I repeated this loop until we went through the plan and made sure that the test pass and there is no longer a mention of postgres in the code (apart from historical ADR which introduced it).

The whole ordeal took less than two hours (with a few stretch breaks), which, I concur, is probably a good deal faster than I’d be able to pull off alone, but definitely is not 10x speedup. The resulting code looks pretty much indistinguishable from the one I would write (not least due to the fact that all Go code is pretty much uniform in style, shape and form), apart from occasiona more-verbose-than-usual comments. Tests pass, agressive linters make sure the code is idiomatic, manual review prevented obvious degradations in quality, the change is documented - pretty much everything I’d want from a fellow coworker’s code.

Step 3: Proper attribution

In order to be transparent, I decided to explicitly mark every commit coauthored with Claude as such by including it in the contributors - this is mainly for attribution in the future in order to know the provenance of the code. And in general for now, at least for personal or toy projects, I practice having the name of the branch and commits also explicitly include ai (I know thats no the right term, it just looks ok):

ai/feat: Replace PostgreSQL with SQLite
Co-Authored-By: Claude <noreply@anthropic.com>

on branch ai/feat/replace-postgre-with-sqlite.

This way if SHTF in the future I’ll be able to more easily know if the cause was entirely my skill issue (when authored solely by me) or lack of care with regards to the use of LLMs.

Conclusion

“Agentic” coding tools like Claude Code can fit well within the framework of pair programming, especially when combined with TDD and other good practices. Given a consistent procedure for validation (of every line written, not just green tests) and an opinionated strong preference for certain architectural constraints for the kinds of code the model generates, I conclude that it is very much possible to use the currently available coding models in a way that is both productive in terms of speed and does not increase the amount of tech debt incurred (not more than regular development does, anyhow).

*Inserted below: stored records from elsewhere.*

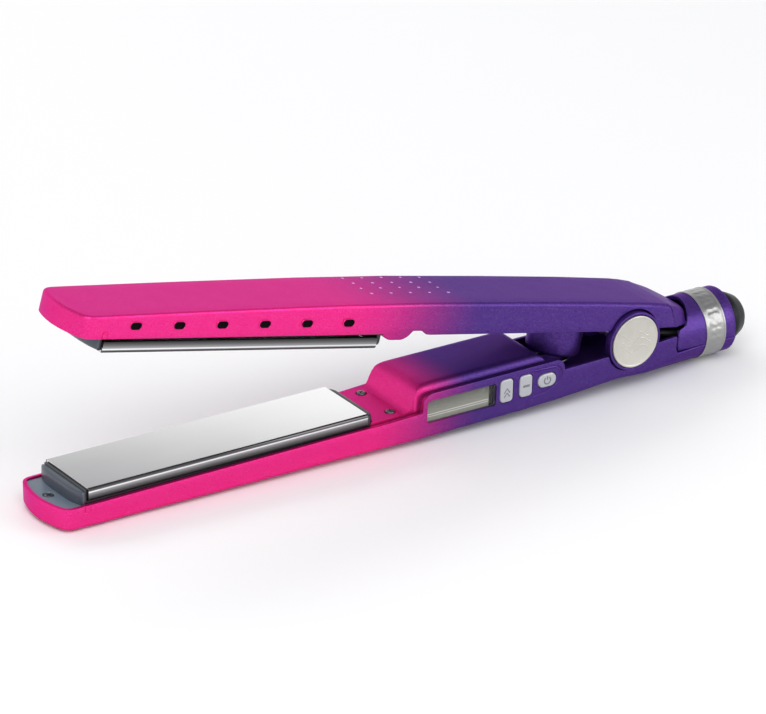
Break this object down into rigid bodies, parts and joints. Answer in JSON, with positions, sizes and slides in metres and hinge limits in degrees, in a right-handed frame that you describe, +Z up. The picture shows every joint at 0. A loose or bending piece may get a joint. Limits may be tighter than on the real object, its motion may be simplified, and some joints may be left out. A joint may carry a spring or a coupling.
{
  "type": "flat iron",
  "caption": "Two-arm hair straightener with floating heated plates, spring-opened hinge, side display, three push buttons and a swivelling cord outlet.",
  "frame": {"origin": "centre of the bounding box in plan, at the level the iron rests on, with the arms at rest open", "axes": "+X from the tips to the cord end, -Y the side with the display and buttons, +Z up from the lower arm to the upper arm"},
  "size_m": [0.3342, 0.0366, 0.0886],
  "materials": {
    "casing_paint": "gloss metallic paint, hot pink at the tips fading to deep purple at the hinge",
    "cover_paint": "the same metallic paint on the inner covers, slightly softer",
    "titanium_plate": "mirror polished titanium-coated plate",
    "holder_plastic": "slate grey heat-resistant plastic",
    "chrome_band": "polished bright band with a shallow pattern",
    "medallion_metal": "warm silver, finely textured",
    "gland_plastic": "satin black",
    "button_silver": "silver painted, satin",
    "switch_black": "black moulded",
    "display_clear": "clear acrylic window",
    "display_glass": "grey-green liquid crystal glass",
    "board_green": "green solder mask",
    "steel_parts": "zinc plated steel",
    "screw_steel": "dark plated steel",
    "bush_plastic": "natural acetal",
    "contact_brass": "bare brass",
    "heater_ceramic": "white alumina heater bar",
    "thermistor_bead": "epoxy bead",
    "mica": "flaky brown mica",
    "pad_silicone": "red-brown silicone",
    "loom_sleeve": "black glass-braid sleeve"
  },
  "bodies": {
    "lower_arm": {"lower_shell": "casing_paint", "lower_inner_cover": "cover_paint", "rear_cover": "casing_paint", "tail_band": "chrome_band", "brush_block": "switch_black", "control_board": "board_green", "lcd_module": "display_glass", "display_window": "display_clear", "button_up_switch": "switch_black", "button_down_switch": "switch_black", "button_power_switch": "switch_black", "hinge_pin_left": "steel_parts", "hinge_pin_right": "steel_parts", "hinge_cap_left": "medallion_metal", "hinge_cap_right": "medallion_metal", "arm_spring": "steel_parts", "lower_plate_holder": "holder_plastic", "lower_float_pad_front": "pad_silicone", "lower_float_pad_rear": "pad_silicone", "lower_tip_screw": "screw_steel", "lower_cover_screw_left": "screw_steel", "lower_cover_screw_right": "screw_steel", "tail_screw": "screw_steel", "mains_loom": "loom_sleeve", "board_loom": "loom_sleeve", "heater_loom": "loom_sleeve"},
    "lower_heated_plate": {"lower_plate": "titanium_plate", "lower_heater": "heater_ceramic", "lower_heater_clip": "steel_parts", "lower_thermistor": "thermistor_bead", "lower_mica_sheet": "mica"},
    "upper_arm": {"upper_shell": "casing_paint", "upper_inner_cover": "cover_paint", "hinge_bush_left": "bush_plastic", "hinge_bush_right": "bush_plastic", "upper_plate_holder": "holder_plastic", "upper_float_pad_front": "pad_silicone", "upper_float_pad_rear": "pad_silicone", "upper_tip_screw": "screw_steel", "upper_cover_screw_left": "screw_steel", "upper_cover_screw_right": "screw_steel", "upper_loom": "loom_sleeve"},
    "upper_heated_plate": {"upper_plate": "titanium_plate", "upper_heater": "heater_ceramic", "upper_heater_clip": "steel_parts", "upper_thermistor": "thermistor_bead", "upper_mica_sheet": "mica"},
    "button_up": {"button_up": "button_silver"},
    "button_down": {"button_down": "button_silver"},
    "button_power": {"button_power": "button_silver"},
    "cord_swivel": {"swivel_gland": "gland_plastic", "contact_ring_live": "contact_brass", "contact_ring_neutral": "contact_brass"}
  },
  "joints": [
    {"name": "arm_hinge", "type": "hinge", "parent": "lower_arm", "child": "upper_arm", "pos_m": [0.10054, 0, 0.02225], "axis": [0, -1, 0], "range_deg": [0, 12.35], "stiffness_Nm_per_rad": 0.9, "springref_deg": -20.05, "deforming": ["arm_spring"]},
    {"name": "lower_plate_float", "type": "slide", "parent": "lower_arm", "child": "lower_heated_plate", "axis": [0.0138, 0, -0.9999], "range_m": [0, 0.0005], "stiffness_N_per_m": 6000, "springref_m": -0.0005, "deforming": ["lower_float_pad_front", "lower_float_pad_rear"]},
    {"name": "upper_plate_float", "type": "slide", "parent": "upper_arm", "child": "upper_heated_plate", "axis": [0.2004, 0, 0.9797], "range_m": [0, 0.0005], "stiffness_N_per_m": 6000, "springref_m": -0.0005, "deforming": ["upper_float_pad_front", "upper_float_pad_rear"]},
    {"name": "button_up_press", "type": "slide", "parent": "lower_arm", "child": "button_up", "axis": [0, 1, 0], "range_m": [0, 0.0008], "stiffness_N_per_m": 500, "springref_m": -0.001},
    {"name": "button_down_press", "type": "slide", "parent": "lower_arm", "child": "button_down", "axis": [0, 1, 0], "range_m": [0, 0.0008], "stiffness_N_per_m": 500, "springref_m": -0.001},
    {"name": "button_power_press", "type": "slide", "parent": "lower_arm", "child": "button_power", "axis": [0, 1, 0], "range_m": [0, 0.0008], "stiffness_N_per_m": 500, "springref_m": -0.001},
    {"name": "cord_swivel", "type": "hinge", "parent": "lower_arm", "child": "cord_swivel", "pos_m": [0.15526, 0, 0.01411], "axis": [0.9999, 0, 0.0138], "continuous": true}
  ]
}
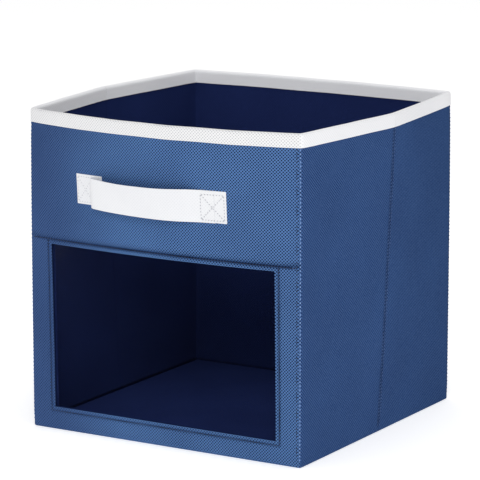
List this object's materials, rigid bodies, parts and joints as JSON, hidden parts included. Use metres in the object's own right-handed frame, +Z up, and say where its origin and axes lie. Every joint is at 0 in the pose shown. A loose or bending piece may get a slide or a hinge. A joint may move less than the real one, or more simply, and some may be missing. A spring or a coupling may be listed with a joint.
{
  "type": "fabric storage bin",
  "caption": "Open-topped collapsible fabric storage bin with a clear front window, a strap handle, a bound rim and a loose stiff base.",
  "frame": {"origin": "on the floor, under the middle of the bin's square base", "axes": "+Z up, the front wall with the window faces -Y, +X to the right seen from the front"},
  "size_m": [0.2686, 0.2957, 0.279],
  "materials": {
    "blue_nonwoven": "matte, embossed",
    "white_nonwoven": "matte, embossed",
    "dark_lining": "matte",
    "greyboard": "matte",
    "clear_vinyl": "clear, glossy",
    "blue_thread": "satin",
    "white_thread": "satin"
  },
  "bodies": {
    "front_wall": {"front_skin": "blue_nonwoven", "front_lining": "dark_lining", "front_upper_board": "greyboard", "front_window_board": "greyboard", "window_sheet": "clear_vinyl", "window_stitching": "blue_thread", "front_binding": "white_nonwoven", "handle_end_left": "white_nonwoven", "handle_end_right": "white_nonwoven", "handle_stitching_left": "white_thread", "handle_stitching_right": "white_thread", "base_cloth": "blue_nonwoven"},
    "handle": {"handle_strap": "white_nonwoven"},
    "right_front": {"right_front_skin": "blue_nonwoven", "right_front_board": "greyboard", "right_front_lining": "dark_lining", "right_front_binding": "white_nonwoven"},
    "right_rear": {"right_rear_skin": "blue_nonwoven", "right_rear_board": "greyboard", "right_rear_lining": "dark_lining", "right_rear_binding": "white_nonwoven"},
    "left_front": {"left_front_skin": "blue_nonwoven", "left_front_board": "greyboard", "left_front_lining": "dark_lining", "left_front_binding": "white_nonwoven"},
    "left_rear": {"left_rear_skin": "blue_nonwoven", "left_rear_board": "greyboard", "left_rear_lining": "dark_lining", "left_rear_binding": "white_nonwoven"},
    "back_wall": {"back_skin": "blue_nonwoven", "back_board": "greyboard", "back_lining": "dark_lining", "back_binding": "white_nonwoven"},
    "insert": {"insert_wrap": "dark_lining", "insert_board": "greyboard", "insert_face": "dark_lining"}
  },
  "joints": [
    {"name": "wall_fold", "type": "hinge", "parent": "front_wall", "child": "right_front", "pos_m": [0.1288, -0.1288, 0], "axis": [0, 0, 1], "range_deg": [0, 90]},
    {"name": "right_crease", "type": "hinge", "parent": "right_front", "child": "right_rear", "pos_m": [0.1365, 0, 0], "axis": [0, 0, 1], "range_deg": [-180, 0]},
    {"name": "back_corner", "type": "hinge", "parent": "right_rear", "child": "back_wall", "pos_m": [0.1288, 0.1288, 0], "axis": [0, 0, 1], "range_deg": [0, 90]},
    {"name": "left_fold", "type": "hinge", "parent": "front_wall", "child": "left_front", "pos_m": [-0.1288, -0.1288, 0], "axis": [0, 0, 1], "range_deg": [-90, 0]},
    {"name": "left_crease", "type": "hinge", "parent": "left_front", "child": "left_rear", "pos_m": [-0.1365, 0, 0], "axis": [0, 0, 1], "range_deg": [0, 180]},
    {"name": "handle_pull", "type": "slide", "parent": "front_wall", "child": "handle", "axis": [0, -1, 0], "range_m": [0, 0.014]},
    {"name": "insert_lift", "type": "slide", "parent": "front_wall", "child": "insert", "axis": [0, 0, 1], "range_m": [0, 0.3]}
  ],
  "couplings": [
    {"joint": "right_crease", "follows": "wall_fold", "ratio": -2},
    {"joint": "back_corner", "follows": "wall_fold", "ratio": 1},
    {"joint": "left_fold", "follows": "wall_fold", "ratio": -1},
    {"joint": "left_crease", "follows": "wall_fold", "ratio": 2}
  ]
}
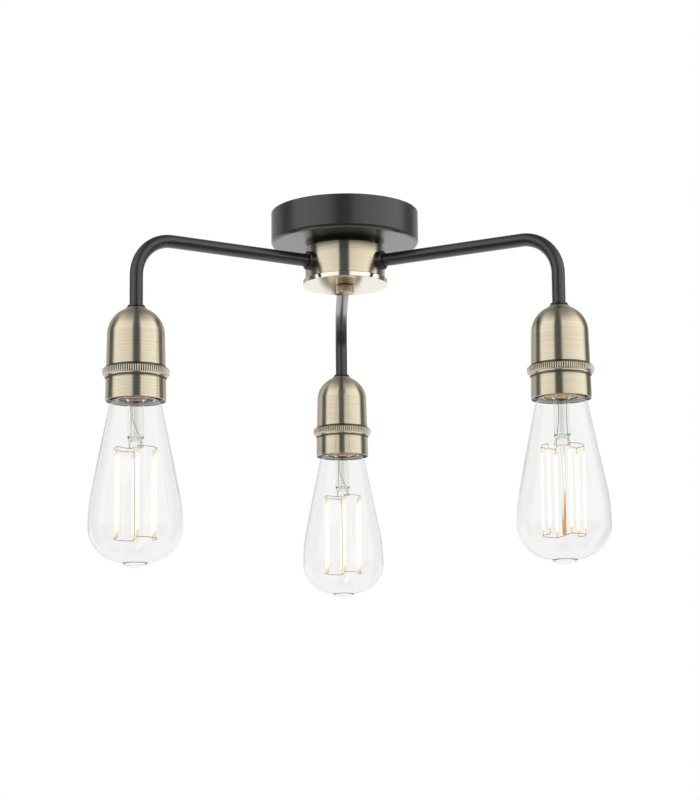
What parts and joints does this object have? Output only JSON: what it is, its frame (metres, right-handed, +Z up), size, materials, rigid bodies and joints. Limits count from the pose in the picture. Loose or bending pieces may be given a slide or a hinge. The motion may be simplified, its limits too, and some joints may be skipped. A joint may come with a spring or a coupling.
{
  "type": "semi-flush ceiling light",
  "caption": "Semi-flush ceiling light: black cup, brass hub and bent black arms that each carry a domed brass lampholder with a knurled ring and a clear filament bulb.",
  "frame": {"origin": "middle of the ceiling plane, midway between the bracket's two screw slots", "axes": "+Z up into the ceiling; +Y away from the picture's camera, along the back arm and the bracket; +X to the picture's right"},
  "size_m": [0.3532, 0.3145, 0.2674],
  "materials": {
    "black_paint": "satin black powder coat",
    "satin_brass": "brushed pale brass",
    "copper_brass": "polished reddish brass",
    "terminal_brass": "bare pressed brass",
    "cap_brass": "bright rolled brass",
    "zinc_steel": "zinc plated",
    "nickel_wire": "drawn nickel wire",
    "white_plastic": "moulded, matt",
    "black_moulding": "moulded, slight gloss",
    "lead_sleeve": "braided insulating sleeve",
    "circuit_board": "coated board",
    "clear_glass": "clear, fire polished",
    "lit_filament": "phosphor coated, lit"
  },
  "bodies": {
    "fitting": {"ceiling_bracket": "zinc_steel", "centre_rod": "zinc_steel", "rod_nuts": "zinc_steel", "terminal_block": "white_plastic", "terminal_screws": "zinc_steel", "earth_terminal": "terminal_brass", "ceiling_cup": "black_paint", "hub_body": "satin_brass", "hub_base_disc": "satin_brass", "hub_finial": "copper_brass", "arm_locknuts": "zinc_steel", "arm_tube_left": "black_paint", "arm_collar_left": "black_paint", "lamp_lead_left": "lead_sleeve", "holder_dome_left": "satin_brass", "holder_ring_left": "satin_brass", "holder_skirt_left": "satin_brass", "holder_insert_left": "black_moulding", "thread_shell_left": "terminal_brass", "centre_contact_left": "terminal_brass", "arm_tube_right": "black_paint", "arm_collar_right": "black_paint", "lamp_lead_right": "lead_sleeve", "holder_dome_right": "satin_brass", "holder_ring_right": "satin_brass", "holder_skirt_right": "satin_brass", "holder_insert_right": "black_moulding", "thread_shell_right": "terminal_brass", "centre_contact_right": "terminal_brass", "arm_tube_back": "black_paint", "arm_collar_back": "black_paint", "lamp_lead_back": "lead_sleeve", "holder_dome_back": "satin_brass", "holder_ring_back": "satin_brass", "holder_skirt_back": "satin_brass", "holder_insert_back": "black_moulding", "thread_shell_back": "terminal_brass", "centre_contact_back": "terminal_brass"},
    "bulb_left": {"bulb_cap_left": "cap_brass", "bulb_insulator_left": "black_moulding", "bulb_driver_left": "circuit_board", "bulb_glass_left": "clear_glass", "bulb_stem_left": "clear_glass", "bulb_filaments_left": "lit_filament", "bulb_wires_left": "nickel_wire"},
    "bulb_right": {"bulb_cap_right": "cap_brass", "bulb_insulator_right": "black_moulding", "bulb_driver_right": "circuit_board", "bulb_glass_right": "clear_glass", "bulb_stem_right": "clear_glass", "bulb_filaments_right": "lit_filament", "bulb_wires_right": "nickel_wire"},
    "bulb_back": {"bulb_cap_back": "cap_brass", "bulb_insulator_back": "black_moulding", "bulb_driver_back": "circuit_board", "bulb_glass_back": "clear_glass", "bulb_stem_back": "clear_glass", "bulb_filaments_back": "lit_filament", "bulb_wires_back": "nickel_wire"}
  },
  "joints": [
    {"name": "bulb_left_slide", "type": "slide", "parent": "fitting", "child": "bulb_left", "axis": [0, 0, -1], "range_m": [0, 0.036]},
    {"name": "bulb_right_slide", "type": "slide", "parent": "fitting", "child": "bulb_right", "axis": [0, 0, -1], "range_m": [0, 0.036]},
    {"name": "bulb_back_slide", "type": "slide", "parent": "fitting", "child": "bulb_back", "axis": [0, 0, -1], "range_m": [0, 0.036]}
  ]
}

The tests I did were on a rather small scale project in Go, so YMMV. But I think that this approach might be a somewhat ok base on which one might try to incorporate llms into their workflows on a larger scale. There might be some non-trivial complications as the amount of context grows and maybe there are fundamental issues that only arise when using llms at scale (with regards to coding outcomes), like degradation of performance.

One issue for sure exists: complacency. It is very easy to convince yourself even on such toy problems that the thing you interact with indeed posesses home humanlike attributes and can be trusted as such. But one must always stay vigilant whenever something starts to look like a silver bullet.

My experience so far has been surprisingly okay - it is definitely not the magical lamp, but neither it is a complete utter piece of trash with no redeamable qualities. Just a tool that might work pretty well in certain cases, and, although I was sceptical at first, I am willing to admit at least that much.

PS

While writing this I remembered that there is a linter for Go that allows to verify certain architectural constraints - will give it a go sometime later.